1. Adapting to labor shortage


Many of the entrepreneurs and government officials I spoke with commented on a shortage of technology talent in Israel. Their complaints sounded like those I have heard from Silicon Valley were graduating computer scientists command starting salaries of $200,000 a year thanks to competition from Facebook and Google.


Israeli startups are facing the same problem - not to mention massive traffic jams and high housing prices in Tel Aviv. Local entrepreneurs are getting around this problem by outsourcing some engineering work to lower cost locations like the Ukraine and Eastern Europe.
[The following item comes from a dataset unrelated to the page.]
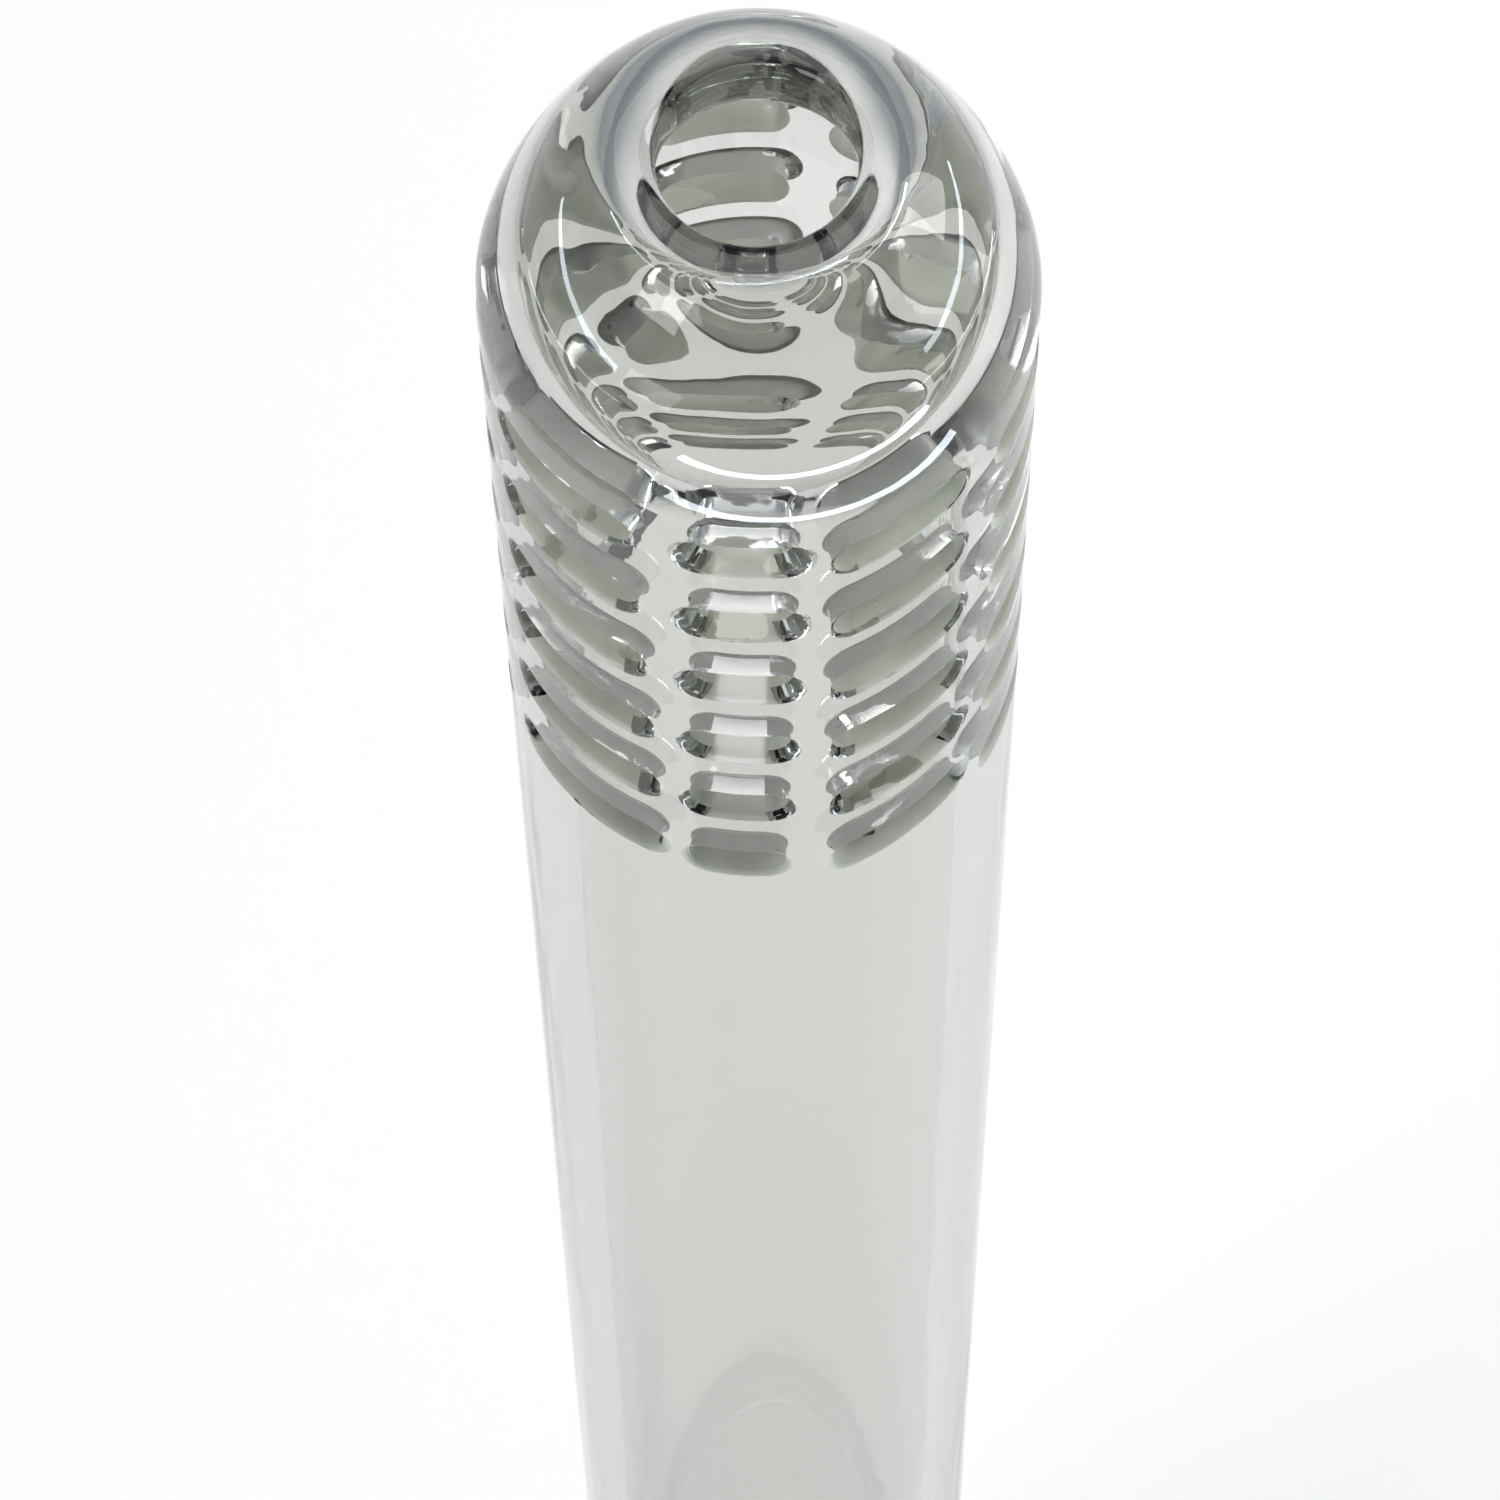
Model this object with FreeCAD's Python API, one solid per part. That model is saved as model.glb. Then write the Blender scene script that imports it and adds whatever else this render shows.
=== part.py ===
import FreeCAD, Part
import math
import os

# Slotted glass diffuser stem: a sawn, fire-polished glass tube, butt-fused to a ground taper joint
# that ends in a heavy collar. It stands on the collar, with the slotted tip up.
# Millimetres. The origin is the centre of the collar's flat underside and +Z is the stem's axis.

# Overall height and the tube's section
total_height = 150.0
tube_radius = 6.35
bore_radius = 4.95

# Nose, as heights above the shoulder, the level that the nose and the slits are measured from: a
# smooth curve that starts just below it, in to the crest of the lip, over it to the mouth, and a
# throat that widens into the bore. Each pull is how far the curve holds its starting direction.
nose_height = 4.4
shoulder_drop = 1.0
crest_radius = 2.8
mouth_radius = 2.2
mouth_rise = 3.8
throat_drop = 1.3
shoulder_pull = 1.5
crest_outer_pull = 1.5
crest_inner_pull = 0.35
mouth_upper_pull = 0.45
mouth_lower_pull = 2.6
throat_pull = 3.3

# Slits: six rows of eight, each with round ends and a post of whole glass between neighbours.
# They are sawn by hand, so each column has its own tilt and lift.
slit_rows = 6
slit_height = 1.2
slit_pitch = 3.0
first_slit_drop = 3.2
post_width_angle = 9.5
post_angles = (210.0, 250.0, 289.0, 338.0, 10.5, 53.0, 109.0, 166.0)
saw_tilts = (2.0, -2.0, -1.0, 0.0, 14.0, 8.0, -2.0, 2.0)
saw_lifts = (0.3, 0.1, 0.1, 0.0, 0.1, 0.1, 0.5, 0.8)

# Ground taper joint, 1 in 10 on the diameter: 18.8 mm outer cone and 14.5 mm inner socket
taper_per_side = 0.05
cone_wide_radius = 9.4
cone_bottom = 10.0
cone_length = 26.0
neck_height = 7.0
neck_pull = 3.0
socket_mouth_radius = 7.25
socket_depth = 23.0
socket_runout = 4.0
joint_foot_radius = 9.6
joint_foot_edge = 0.5

# Collar: a round ring of glass fused round the foot of the joint
collar_radius = 12.5
collar_height = 6.0
collar_foot_round = 1.2
collar_top_round = 2.6

# Derived values
cone_top = cone_bottom + cone_length
cone_narrow_radius = cone_wide_radius - taper_per_side * cone_length
socket_end_radius = socket_mouth_radius - taper_per_side * socket_depth
seam_z = cone_top + neck_height
shoulder_z = total_height - nose_height
cut_reach = tube_radius + 2.0
core_clearance = 1.0
front_angle = -90.0
up = FreeCAD.Vector(0, 0, 1)


def outward(degrees):
    """Level unit vector away from the axis."""
    turn = math.radians(degrees)
    return FreeCAD.Vector(math.cos(turn), math.sin(turn), 0)


def straight_edges(points):
    """Straight edges in the XZ plane through (x, z) points, in order."""
    corners = [FreeCAD.Vector(x, 0, z) for x, z in points]
    return [Part.makeLine(start, end) for start, end in zip(corners, corners[1:])]


def arc(centre, radius, start, end):
    """Arc in the XZ plane round an (x, z) centre, between two angles in degrees."""
    points = []
    for degrees in (start, (start + end) / 2, end):
        turn = math.radians(degrees)
        x = centre[0] + radius * math.cos(turn)
        z = centre[1] + radius * math.sin(turn)
        points.append(FreeCAD.Vector(x, 0, z))
    return Part.Arc(*points).toShape()


def bezier(*points):
    """Smooth curve in the XZ plane from four (x, z) points: two ends and two handles."""
    curve = Part.BezierCurve()
    curve.setPoles([FreeCAD.Vector(x, 0, z) for x, z in points])
    return curve.toShape()


def turned(edges):
    """Solid of revolution about Z of a closed outline in the XZ plane."""
    face = Part.Face(Part.Wire(Part.__sortEdges__(edges)))
    return face.revolve(FreeCAD.Vector(0, 0, 0), up, 360).removeSplitter()


def tube_blank():
    """The tube with its closed-in nose, before it is sawn."""
    curve_z = shoulder_z - shoulder_drop
    mouth_z = shoulder_z + mouth_rise
    throat_z = shoulder_z - throat_drop
    nose = bezier(
        (tube_radius, curve_z),
        (tube_radius, curve_z + shoulder_pull),
        (crest_radius + crest_outer_pull, total_height),
        (crest_radius, total_height),
    )
    lip = bezier(
        (crest_radius, total_height),
        (crest_radius - crest_inner_pull, total_height),
        (mouth_radius, mouth_z + mouth_upper_pull),
        (mouth_radius, mouth_z),
    )
    throat = bezier(
        (mouth_radius, mouth_z),
        (mouth_radius, mouth_z - mouth_lower_pull),
        (bore_radius, throat_z + throat_pull),
        (bore_radius, throat_z),
    )
    walls = straight_edges([
        (bore_radius, throat_z),
        (bore_radius, seam_z),
        (tube_radius, seam_z),
        (tube_radius, curve_z),
    ])
    return turned([nose, lip, throat] + walls)


def slit_cutter(start_angle, end_angle, floor_z, tilt):
    """Cutter for one slit: a flat sector with a round bar at each end, tilted about its middle."""
    half = slit_height / 2
    round_angle = math.degrees(half / tube_radius)
    first = start_angle + round_angle
    last = end_angle - round_angle
    base = FreeCAD.Vector(0, 0, floor_z)
    middle = FreeCAD.Vector(0, 0, floor_z + half)
    sector = Part.makeCylinder(cut_reach, slit_height, base, up, last - first)
    sector.rotate(base, up, first)
    bars = [Part.makeCylinder(half, cut_reach, middle, outward(angle)) for angle in (first, last)]
    core = Part.makeCylinder(bore_radius - core_clearance, slit_height, base)
    cutter = sector.fuse(bars).cut(core)
    cutter.rotate(middle, outward((first + last) / 2), tilt)
    return cutter


def slotted_tube():
    """The tube with every row of slits sawn through its wall."""
    cutters = []
    for row in range(slit_rows):
        row_z = shoulder_z - first_slit_drop - row * slit_pitch
        for column, post in enumerate(post_angles):
            next_post = post_angles[(column + 1) % len(post_angles)]
            span = (next_post - post) % 360 - post_width_angle
            start = front_angle + post + post_width_angle / 2
            floor_z = row_z + saw_lifts[column]
            cutters.append(slit_cutter(start, start + span, floor_z, saw_tilts[column]))
    return tube_blank().cut(cutters)


def ground_joint():
    """The joint: foot, ground outer cone, neck drawn in to the tube's section, and ground socket."""
    neck = bezier(
        (cone_narrow_radius, cone_top),
        (cone_narrow_radius, cone_top + neck_pull),
        (tube_radius, seam_z - neck_pull),
        (tube_radius, seam_z),
    )
    walls = straight_edges([
        (tube_radius, seam_z),
        (bore_radius, seam_z),
        (bore_radius, socket_depth + socket_runout),
        (socket_end_radius, socket_depth),
        (socket_mouth_radius, 0),
        (joint_foot_radius, 0),
        (joint_foot_radius, cone_bottom - joint_foot_edge),
        (cone_wide_radius, cone_bottom),
        (cone_narrow_radius, cone_top),
    ])
    return turned([neck] + walls)


def collar_ring():
    """The collar: a ring with a flat underside and well-rounded edges."""
    foot_edge = collar_radius - collar_foot_round
    top_edge = collar_radius - collar_top_round
    top_centre_z = collar_height - collar_top_round
    inner_side = straight_edges([
        (top_edge, collar_height),
        (joint_foot_radius, collar_height),
        (joint_foot_radius, 0),
        (foot_edge, 0),
    ])
    outer_side = straight_edges([(collar_radius, collar_foot_round), (collar_radius, top_centre_z)])
    foot_round = arc((foot_edge, collar_foot_round), collar_foot_round, -90, 0)
    top_round = arc((top_edge, top_centre_z), collar_top_round, 0, 90)
    return turned(inner_side + [foot_round] + outer_side + [top_round])


def write_parts():
    """Build every piece and write it as STEP."""
    os.makedirs("parts", exist_ok=True)
    pieces = {
        "slotted_tube": slotted_tube(),
        "ground_joint": ground_joint(),
        "collar_ring": collar_ring(),
    }
    for name, shape in pieces.items():
        print(name, "valid", shape.isValid(), "solids", len(shape.Solids), "volume", round(shape.Volume, 1))
        shape.exportStep(os.path.join("parts", name + ".step"))


write_parts()
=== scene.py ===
import math

import bmesh
import bpy
from mathutils import Matrix, Vector


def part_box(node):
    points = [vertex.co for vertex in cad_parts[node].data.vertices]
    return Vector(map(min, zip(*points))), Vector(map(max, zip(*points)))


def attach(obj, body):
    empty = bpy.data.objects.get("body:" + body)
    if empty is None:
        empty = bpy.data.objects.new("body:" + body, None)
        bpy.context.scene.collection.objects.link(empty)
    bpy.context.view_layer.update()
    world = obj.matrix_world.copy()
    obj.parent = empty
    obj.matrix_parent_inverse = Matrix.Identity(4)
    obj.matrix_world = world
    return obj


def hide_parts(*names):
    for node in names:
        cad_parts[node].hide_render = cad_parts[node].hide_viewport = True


# A clear glass diffuser stem on a pale floor. Each CAD node is stood for by one closed glass mesh with
# the same sizes, finer and with what flame and saw leave: rounded edges, ground faces and welds.
# Metres, in the CAD frame. Lengths below are in millimetres times MM.

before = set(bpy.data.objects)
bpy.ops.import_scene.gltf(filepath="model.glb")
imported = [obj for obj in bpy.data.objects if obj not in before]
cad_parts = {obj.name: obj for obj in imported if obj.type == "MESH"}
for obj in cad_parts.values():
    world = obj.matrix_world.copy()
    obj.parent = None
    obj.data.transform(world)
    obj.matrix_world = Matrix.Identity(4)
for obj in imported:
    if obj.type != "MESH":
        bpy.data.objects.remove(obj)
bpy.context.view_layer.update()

MM = 0.001
FULL_TURN = 2 * math.pi

tube_low, tube_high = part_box("slotted_tube")
joint_low, joint_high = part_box("ground_joint")
collar_low, collar_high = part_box("collar_ring")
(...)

When I visited in 2014, I did not hear about labor shortages - in fact it appeared that more local jobs would be welcome.


2. Focus on new industries


Israel is also focusing on new industries. For example, Aharon said that for financing biotechnology and pharmaceuticals, there is "market failure" - meaning that local VCs do not want to invest in exploratory research in those industries because it is so risky and takes so long to pay off. Israel is making loans to local companies seeking to commercialize life sciences research from the Weizmann Institute.


Israel has also expanded in the automotive and fintech industries. According to Aharon, in 2008, Israel had nothing in the automotive industry. 10 years later General Motors operates an R&D center in Israel with 300 employees and Israel hosts 500 startups in the automotive industry. What's more, on March 21 we visited with a venture capital firm, Viola, an investor in fintech companies like Manhattan-based Payoneer -- that helps companies transfer funds globally - which raised a whopping $270 million in October 2016.


3. Building companies to last


We met with Israeli business leaders who are trying to create what I call Pillar Companies in my recently published book Startup Cities. In a March 20 meeting, Gil Shwed (cofounder and CEO of $16.2 billion stock market capitalization Israel-based cybersecurity company) Check Point Software talked about how to hire executives and operate a company that gets half its revenue in the U.S. and half outside.


In a March 19 meeting, Shlomo Kramer, His cofounder, and now CEO of Cato Networks, said he is mentoring first-time Israeli entrepreneurs, so they can build companies to last.    


In Startup Cities, I introduced the concept of the Pillar Company staircase. The top step is occupied by Silicon Valley which hosts world-leading pillar companies targeting huge markets. Boston and Tel Aviv are on the fourth step -- hosting pillar companies targeting niche markets.

But these three changes convince me that Israel is surpassing Boston - which is overly-focused on enterprise technology -- to challenge Silicon Valley at the top step of the Pillar Company staircase.